Police in Maine continue to investigate a head-on crash that killed a man over the weekend. The Portland Press Herald reports the crash happened on Route 139 in Fairfield around 2:15 p.m. Saturday. Police say a car driven by 30-year-old Jesse Quiron-Demo, of Norridgewock, crossed into oncoming traffic and struck a tractor-trailer driven by 31-year-old Kyle Knox, of Winterport. Authorities say Quiron-Demo died at the scene. Knox was not injured. Police continue to investigate.

 

Authorities in Maine say at least one person has been hurt in a hunting-related shooting in Oxford. WMTW-TV reports a man in his thirties suffered serious injuries to both of his arms around 2 p.m. Saturday. The Maine Warden Service says the shooter was a 21-year-old man who belonged to the same hunting party as the victim.

Officials in Maine say a woman's oxygen mask caught fire while she was attempting to light a cigarette. WLBZ-TV reports Waterville Fire and Rescue responded to the incident on Thanksgiving at about 2 p.m. The fire department says a man who was also in the home burned his hand while trying to put the fire out.

Alabama Democrat Doug Jones shrugged off criticism from President Donald Trump, and said he believes voters are focused on the issues in the race for U.S. Senate. Jones told reporters Sunday that his record speaks for itself and said health care, the economy and education are the top concerns in Alabama. Trump came to the aid of Jones' opponent, Republican Roy Moore, by tweeting earlier in the day that it would be a "disaster" to have a Democrat win. Jones said he would be an independent vote.

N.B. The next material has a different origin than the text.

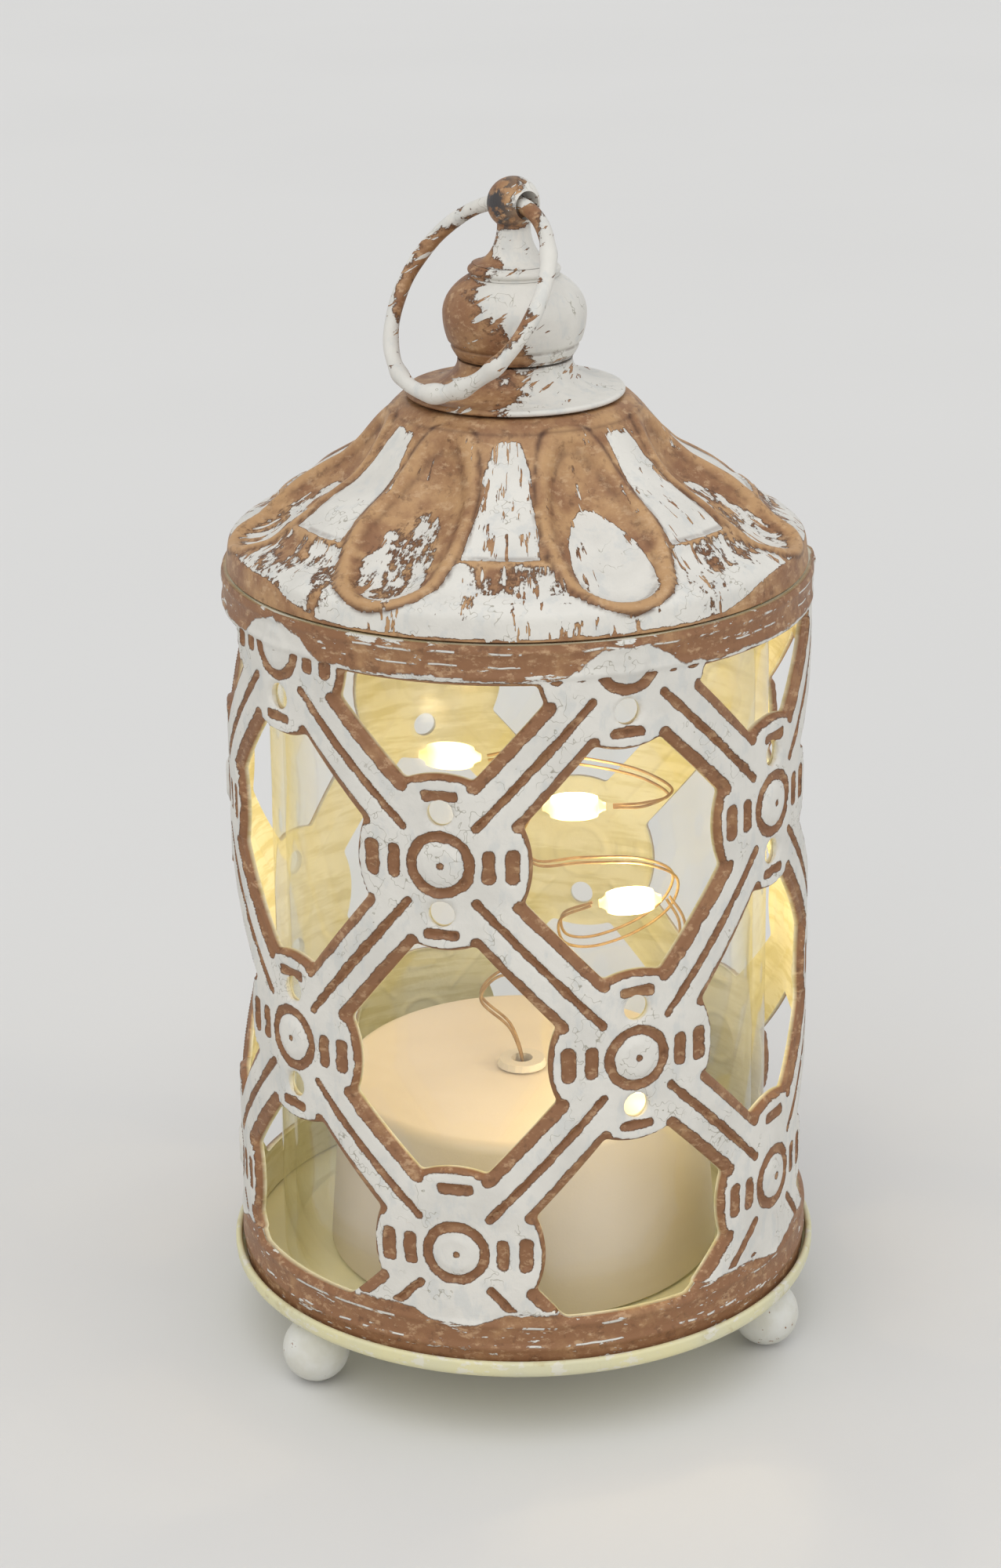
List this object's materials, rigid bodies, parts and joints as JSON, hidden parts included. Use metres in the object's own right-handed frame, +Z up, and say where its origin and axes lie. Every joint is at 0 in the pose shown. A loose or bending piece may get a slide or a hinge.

The Consumer Financial Protection Agency has become the center of a legal storm that will test the limits of President Donald Trump's authority. Trump's pick for interim head of the agency is being challenged in federal court. The official elevated to the position of interim director by outgoing bureau director Richard Cordray has filed suit against Trump and his pick, White House budget director Mick Mulvaney. In her suit, Leandra English says the law creating the CFPB puts her in charge.

Pope Francis has arrived in Yangon for a visit to encourage tiny Catholic communities in Myanmar and Bangladesh. He was greeted by local Catholic officials at the airport. His visit to Myanmar will include meetings with civilian leader Aung San Suu Kyi and Myanmar's powerful military chief. He will visit Bangladesh later in the week.

The FBI failed to notify scores of U.S. officials of evidence that Russian hackers were trying to break into their personal Gmail accounts. The bureau was in possession of this evidence for at least a year. But The Associated Press finds that even senior policymakers didn't discover they were targets until the AP told them about the results of a two-month investigation.

Security officials and residents of an Egyptian village where militants killed 305 people in a mosque say elders had been warned by Islamic State operatives in recent months to stop collaborating with security forces and to suspend rituals associated with Sufism, Islam's mystical movement. The latest warning came as recently as a week ago in the village in the Sinai Peninsula.